Por outro lado, outros clubes envolvidos na concepção da Super Liga não mostram o mesmo desempenho. O Real Madrid, que comandou a criação da ESL, disputa sua primeira temporada oficial na Espanha, depois de anos ignorando a modalidade. Dos fundadores, só o Arsenal foi campeão da Europa, em 2007.

(Foto: AFP)

Cinco deles nunca disputaram uma Champions League Feminina: Milan e Inter de Milão na Itália, Manchester United e Tottenham na Inglaterra, e o próprio Real. O Liverpool, por sua vez, foi rebaixado à segunda divisão na Inglaterra e é constantemente criticado por sua falta de investimento na modalidade. O United se recusou a manter um time feminino por mais de uma década. Além disso, a Super Liga não teria dois dos principais times da modalidade: Lyon e Wolfsburg, que figuram entre os maiores vencedores da Europa, ficariam de fora.

O comunicado de lançamento do torneio afirma que a temporada inaugural começaria “o mais cedo possível” e que, no futuro, os clubes discutiriam com a Uefa e a Fifa soluções para a Liga e para o futebol “como um todo”. No entanto, além da promessa vaga de uma Super Liga feminina no futuro (não confundir com a Super Liga Feminina, campeonato nacional da Inglaterra), nenhuma outra categoria é mencionada. A Uefa e as ligas nacionais afiliadas prometeram lutar contra esta iniciativa em todos os níveis, tanto jurídicos quanto esportivos. Os clubes e jogadores seriam banidos de torneios domésticos, europeus e mundiais. De novo, nenhuma menção a categorias de base, futebol feminino ou qualquer outra.

Futebol feminino é anexo, nunca assunto principal

O futebol feminino sempre é pensado em relação ao masculino. É apenas uma alternativa, um projeto a ser desenvolvido depois, quando o masculino já estiver estabelecido. O orçamento é menor e, em caso de crise, o primeiro a ser cortado.

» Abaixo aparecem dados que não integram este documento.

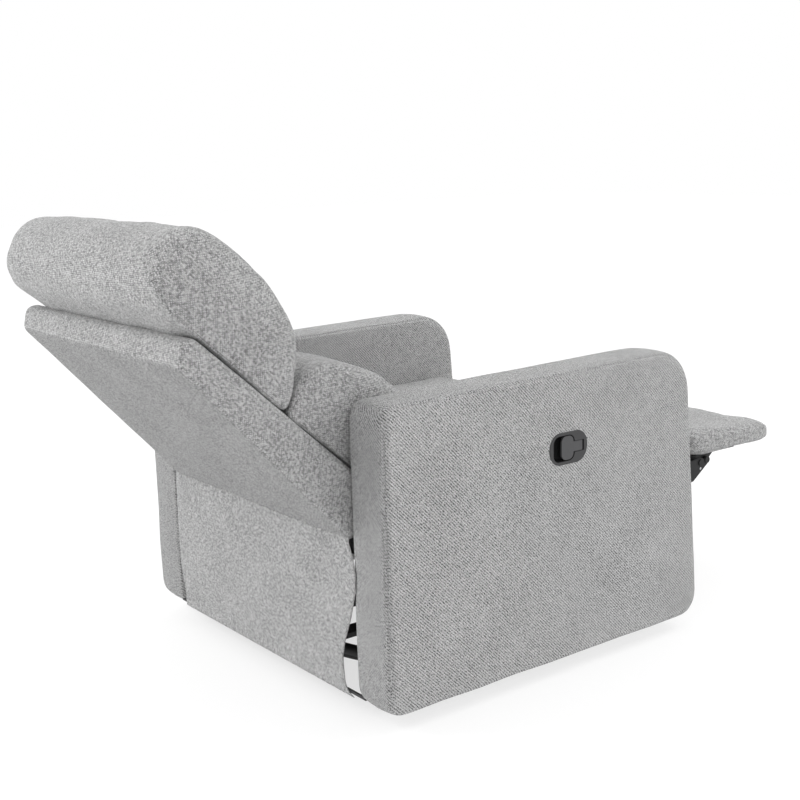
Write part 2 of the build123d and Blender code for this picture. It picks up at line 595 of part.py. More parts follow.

Nadine Kessler, ex-jogadora alemã e atual chefe de futebol feminino da Uefa, alertou para as possíveis consequências para o futebol feminino. “Os clubes precisam poder ter a ambição de ser parte da elite do futebol feminino europeu, a Champions League Feminina da Uefa. Com uma competição fechada como a ESL, isso não é possível”, explicou ela em um comunicado.

Nadine Kessler falou sobre o fato de a Super Liga não ter considerado o futebol feminino (Foto: Fifa)

“O ecossistema inteiro do futebol financia tudo, da base à elite, inclusive o futebol feminino – estes são canais de financiamento fundamentais dos quais estas partes do jogo, nosso jogo, dependem”.

Outro comunicado bastante comentado foi o de Ada Hegerberg, do Lyon, maior goleadora da história da Champions Feminina. “Ganância não é o futuro”, disse ela. Emma Follis e Anita Asante, do Aston Villa, foram outras atletas que se pronunciaram contra o torneio. Comandante do time feminino do Chelsea, Emma Hayes preferiu não se pronunciar, dizendo apenas que não sabia tanto sobre a proposta.

A verdade é que os 12 clubes fundadores (10 dos quais já debandaram) não ouviram representantes dos times femininos, as suas torcidas e a comunidade do futebol para tomar essa decisão. E talvez este tenha sido o principal erro do grupo desde o começo: quando as discussões são pensadas apenas para o time masculino profissional, sem considerar as implicações em outras categorias, a Super Liga já começa desfalcada.

Se o objetivo é desenvolver o futebol “como um todo”, todas as categorias devem ser representadas. Caso o torneio fosse pensado com os torcedores, as comunidades envolvidas com os clubes, categorias de base e times femininos, talvez houvesse uma proposta mais sólida e que durasse mais do que 72 horas.